> [WRITTEN PROBLEM]
Copy out each line of the material below with no changes.
- - -
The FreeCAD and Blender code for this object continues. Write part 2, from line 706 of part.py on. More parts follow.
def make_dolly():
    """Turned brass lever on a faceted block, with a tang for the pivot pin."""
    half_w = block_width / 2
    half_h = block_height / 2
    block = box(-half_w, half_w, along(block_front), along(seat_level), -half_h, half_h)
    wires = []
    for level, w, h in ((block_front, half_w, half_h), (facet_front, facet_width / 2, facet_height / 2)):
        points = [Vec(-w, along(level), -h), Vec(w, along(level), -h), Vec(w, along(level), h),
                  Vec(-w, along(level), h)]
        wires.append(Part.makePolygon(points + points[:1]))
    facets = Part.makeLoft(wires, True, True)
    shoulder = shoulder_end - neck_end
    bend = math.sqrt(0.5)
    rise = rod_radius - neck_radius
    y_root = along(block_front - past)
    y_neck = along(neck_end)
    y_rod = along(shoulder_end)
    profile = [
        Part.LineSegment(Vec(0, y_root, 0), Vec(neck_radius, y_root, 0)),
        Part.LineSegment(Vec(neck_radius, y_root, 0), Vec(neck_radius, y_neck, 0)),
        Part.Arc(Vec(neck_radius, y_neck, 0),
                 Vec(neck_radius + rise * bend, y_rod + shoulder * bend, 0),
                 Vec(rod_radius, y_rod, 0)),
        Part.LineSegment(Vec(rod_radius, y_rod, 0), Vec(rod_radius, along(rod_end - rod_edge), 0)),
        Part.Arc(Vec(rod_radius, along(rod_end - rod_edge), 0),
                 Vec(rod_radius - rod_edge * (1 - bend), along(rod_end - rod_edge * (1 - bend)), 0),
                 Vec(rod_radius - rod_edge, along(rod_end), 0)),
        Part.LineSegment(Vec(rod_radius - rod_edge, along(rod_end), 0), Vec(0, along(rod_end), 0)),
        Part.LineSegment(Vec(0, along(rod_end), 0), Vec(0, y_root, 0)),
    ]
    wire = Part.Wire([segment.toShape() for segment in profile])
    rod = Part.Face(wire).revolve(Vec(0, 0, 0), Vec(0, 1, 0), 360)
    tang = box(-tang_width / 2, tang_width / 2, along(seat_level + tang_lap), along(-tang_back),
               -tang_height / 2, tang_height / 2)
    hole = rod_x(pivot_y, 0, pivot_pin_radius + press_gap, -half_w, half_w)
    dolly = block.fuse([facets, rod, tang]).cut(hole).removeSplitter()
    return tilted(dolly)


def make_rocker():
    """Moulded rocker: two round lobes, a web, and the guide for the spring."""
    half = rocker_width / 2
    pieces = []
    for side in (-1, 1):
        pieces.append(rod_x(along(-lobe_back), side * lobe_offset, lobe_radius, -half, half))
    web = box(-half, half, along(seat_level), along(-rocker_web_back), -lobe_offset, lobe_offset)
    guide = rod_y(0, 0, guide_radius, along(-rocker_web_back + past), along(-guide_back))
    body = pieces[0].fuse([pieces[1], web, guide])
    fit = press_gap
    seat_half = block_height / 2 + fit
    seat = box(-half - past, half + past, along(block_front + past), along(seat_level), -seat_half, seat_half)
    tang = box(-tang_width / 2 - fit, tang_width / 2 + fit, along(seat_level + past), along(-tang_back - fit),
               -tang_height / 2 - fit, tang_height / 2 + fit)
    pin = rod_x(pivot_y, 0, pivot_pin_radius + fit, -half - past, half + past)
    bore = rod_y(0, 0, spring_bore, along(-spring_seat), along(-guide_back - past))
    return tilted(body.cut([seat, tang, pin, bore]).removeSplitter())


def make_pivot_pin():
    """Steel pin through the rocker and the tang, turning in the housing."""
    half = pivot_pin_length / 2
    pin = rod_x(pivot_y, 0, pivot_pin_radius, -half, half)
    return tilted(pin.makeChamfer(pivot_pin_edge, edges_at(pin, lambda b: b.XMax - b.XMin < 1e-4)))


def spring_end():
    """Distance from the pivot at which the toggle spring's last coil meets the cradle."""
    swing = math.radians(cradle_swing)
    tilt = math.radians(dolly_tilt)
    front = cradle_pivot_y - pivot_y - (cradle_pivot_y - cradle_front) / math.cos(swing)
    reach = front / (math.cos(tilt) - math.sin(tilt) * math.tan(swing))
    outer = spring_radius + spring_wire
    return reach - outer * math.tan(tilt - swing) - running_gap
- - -
> [EXERCISE ANSWER]
The FreeCAD and Blender code for this object continues. Write part 2, from line 706 of part.py on. More parts follow.
def make_dolly():
    """Turned brass lever on a faceted block, with a tang for the pivot pin."""
    half_w = block_width / 2
    half_h = block_height / 2
    block = box(-half_w, half_w, along(block_front), along(seat_level), -half_h, half_h)
    wires = []
    for level, w, h in ((block_front, half_w, half_h), (facet_front, facet_width / 2, facet_height / 2)):
        points = [Vec(-w, along(level), -h), Vec(w, along(level), -h), Vec(w, along(level), h),
                  Vec(-w, along(level), h)]
        wires.append(Part.makePolygon(points + points[:1]))
    facets = Part.makeLoft(wires, True, True)
    shoulder = shoulder_end - neck_end
    bend = math.sqrt(0.5)
    rise = rod_radius - neck_radius
    y_root = along(block_front - past)
    y_neck = along(neck_end)
    y_rod = along(shoulder_end)
    profile = [
        Part.LineSegment(Vec(0, y_root, 0), Vec(neck_radius, y_root, 0)),
        Part.LineSegment(Vec(neck_radius, y_root, 0), Vec(neck_radius, y_neck, 0)),
        Part.Arc(Vec(neck_radius, y_neck, 0),
                 Vec(neck_radius + rise * bend, y_rod + shoulder * bend, 0),
                 Vec(rod_radius, y_rod, 0)),
        Part.LineSegment(Vec(rod_radius, y_rod, 0), Vec(rod_radius, along(rod_end - rod_edge), 0)),
        Part.Arc(Vec(rod_radius, along(rod_end - rod_edge), 0),
                 Vec(rod_radius - rod_edge * (1 - bend), along(rod_end - rod_edge * (1 - bend)), 0),
                 Vec(rod_radius - rod_edge, along(rod_end), 0)),
        Part.LineSegment(Vec(rod_radius - rod_edge, along(rod_end), 0), Vec(0, along(rod_end), 0)),
        Part.LineSegment(Vec(0, along(rod_end), 0), Vec(0, y_root, 0)),
    ]
    wire = Part.Wire([segment.toShape() for segment in profile])
    rod = Part.Face(wire).revolve(Vec(0, 0, 0), Vec(0, 1, 0), 360)
    tang = box(-tang_width / 2, tang_width / 2, along(seat_level + tang_lap), along(-tang_back),
               -tang_height / 2, tang_height / 2)
    hole = rod_x(pivot_y, 0, pivot_pin_radius + press_gap, -half_w, half_w)
    dolly = block.fuse([facets, rod, tang]).cut(hole).removeSplitter()
    return tilted(dolly)


def make_rocker():
    """Moulded rocker: two round lobes, a web, and the guide for the spring."""
    half = rocker_width / 2
    pieces = []
    for side in (-1, 1):
        pieces.append(rod_x(along(-lobe_back), side * lobe_offset, lobe_radius, -half, half))
    web = box(-half, half, along(seat_level), along(-rocker_web_back), -lobe_offset, lobe_offset)
    guide = rod_y(0, 0, guide_radius, along(-rocker_web_back + past), along(-guide_back))
    body = pieces[0].fuse([pieces[1], web, guide])
    fit = press_gap
    seat_half = block_height / 2 + fit
    seat = box(-half - past, half + past, along(block_front + past), along(seat_level), -seat_half, seat_half)
    tang = box(-tang_width / 2 - fit, tang_width / 2 + fit, along(seat_level + past), along(-tang_back - fit),
               -tang_height / 2 - fit, tang_height / 2 + fit)
    pin = rod_x(pivot_y, 0, pivot_pin_radius + fit, -half - past, half + past)
    bore = rod_y(0, 0, spring_bore, along(-spring_seat), along(-guide_back - past))
    return tilted(body.cut([seat, tang, pin, bore]).removeSplitter())


def make_pivot_pin():
    """Steel pin through the rocker and the tang, turning in the housing."""
    half = pivot_pin_length / 2
    pin = rod_x(pivot_y, 0, pivot_pin_radius, -half, half)
    return tilted(pin.makeChamfer(pivot_pin_edge, edges_at(pin, lambda b: b.XMax - b.XMin < 1e-4)))


def spring_end():
    """Distance from the pivot at which the toggle spring's last coil meets the cradle."""
    swing = math.radians(cradle_swing)
    tilt = math.radians(dolly_tilt)
    front = cradle_pivot_y - pivot_y - (cradle_pivot_y - cradle_front) / math.cos(swing)
    reach = front / (math.cos(tilt) - math.sin(tilt) * math.tan(swing))
    outer = spring_radius + spring_wire
    return reach - outer * math.tan(tilt - swing) - running_gap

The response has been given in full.